# Need help on iPod install



## davicon (Feb 25, 2004)

I recently purchased the modified Belkin/Blitzsafe iPod connector from Christian at Enfig.com. I have an iPod mini and am connecting it to a non-Nav stereo. I followed the directions included as well as referenced several of installation threads (thanks Spockcat and tinlv) posted by a number of members here. My problem is after I installed the iPod, the music sounds distorted on playback. It's hard to describe but it basically sounds like the music is too loud for the speakers, or that I've blown a speaker. This problem is especially acute on bass-heavy songs. There's nothing wrong with my speakers as they work fine when playing from the radio or the CD. I also tried adjusting the output settings on my iPod (volume, EQ, etc.) to no avail. Does anyone have a solution for me? 
(I did a search for this issue in the numerous iPod installation threads and didn't find a response that addressed it. If there is one already, I apologize for the re-post.)


----------



## aircooled (Jul 30, 2003)

*Re: Need help on iPod install (davicon)*

Have you confirmed that the Belkin device volume is disabled? I assume you are running thru the dock plug, so adjusting the volume on the iPod itself will do nothing.


----------



## spockcat (Jun 5, 2003)

*Re: Need help on iPod install (davicon)*

Does this device have a pre-amplifier in it? If so, it is adjusted too high. If I set the PIE LD-1 amplifier in my car too high, I get the same results. Can you lower the level of the amplifier?


----------



## davicon (Feb 25, 2004)

*Re: Need help on iPod install (spockcat)*

I'm not sure how to disable the Belkin device or if there is a pre-amplifier or not. Here's the device:
http://www.enfig.com/cgi-local...store
I've tried to ask Christian about this problem but haven't gotten any response. I don't know if you can tell from the picture whether there is an amplifier connected. 

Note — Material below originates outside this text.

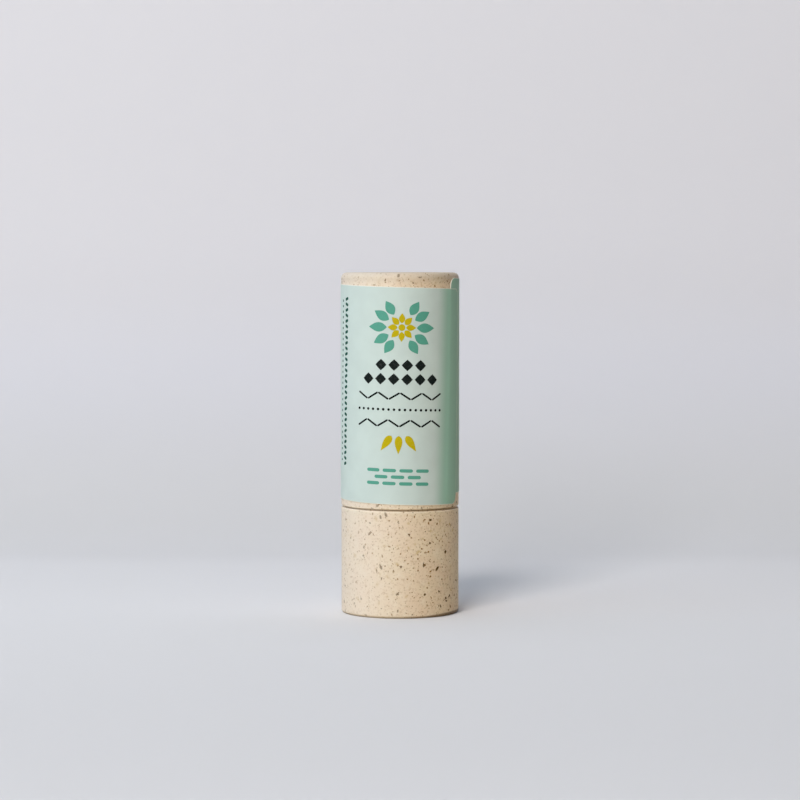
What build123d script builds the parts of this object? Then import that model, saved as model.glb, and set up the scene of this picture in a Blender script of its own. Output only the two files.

_Modified by davicon at 10:09 AM 10-31-2004_


----------



## vansam (Feb 20, 2005)

*Re: Need help on iPod install (davicon)*

I am experiencing the exact same problem. I have a single-cd non-nav radio head unit, after I plugged in the blitzsafe adaptor and grounded the black wire to the screw on the back of the unit, the ipod IS being charged but the head unit won't recognize the ipod when i press CDX.
this is the device i bought from enfig.com: http://www.enfig.com/cgi-local...store
davicon, were you able to resolve this issue? Any help is appreciated!! meanwhile, i'll keep searching the threads on this forum...
thanks.


----------



## Jason H (Dec 6, 1999)

*Re: Need help on iPod install (davicon)*

If it's the Belkin device I think it is, YES it does have a built in amplifier, you need to turn down the little volume knob on the Belkin amp and you should be fine. See the labeled picture below from the Enfig site:


----------



## anothercar (Dec 20, 2002)

*Re: Need help on iPod install (Jason H)*

Thats not an amp, its a volume control, it doesnt boost your level, just allows you to cut back the level.


----------



## vansam (Feb 20, 2005)

*Re: Need help on iPod install (anothercar)*

The adaptor I bought on enfig.com does not have the belkin amp/volume control attached to it. Basically, it's the blitzsafe adaptor but in place of the RCA cable, it's the cable portion of the belkin charger. Here is a link to a picture of the device: http://enfigpics.com/shopsite_....html
This really should be a simple installation but like I said, my ipod is charging but it's not being recognized when I press CDX...


----------



## spockcat (Jun 5, 2003)

*Re: Need help on iPod install (vansam)*


_Quote, originally posted by *vansam* »_The adaptor I bought on enfig.com does not have the belkin amp/volume control attached to it. Basically, it's the blitzsafe adaptor but in place of the RCA cable, it's the cable portion of the belkin charger. Here is a link to a picture of the device: http://enfigpics.com/shopsite_....html
This really should be a simple installation but like I said, my ipod is charging but it's not being recognized when I press CDX... 

Perhaps you got a bad one. Return it for a new one and see if this helps.


----------



## [email protected] (Feb 20, 2002)

*Re: Need help on iPod install (spockcat)*

I think I already spoke to this customer.
The interface just had to be grounded before the plug was connected.
They disconected it and plugged it back in and everything worked fine.


----------



## anothercar (Dec 20, 2002)

*Re: Need help on iPod install (Enfig Motorsport)*

YATZHEE


----------



## Wilbur the pig (Feb 12, 2005)

*Re: Need help on iPod install (anothercar)*

**edit** got it working.


_Modified by beenaround at 12:02 PM 12-3-2005_


----------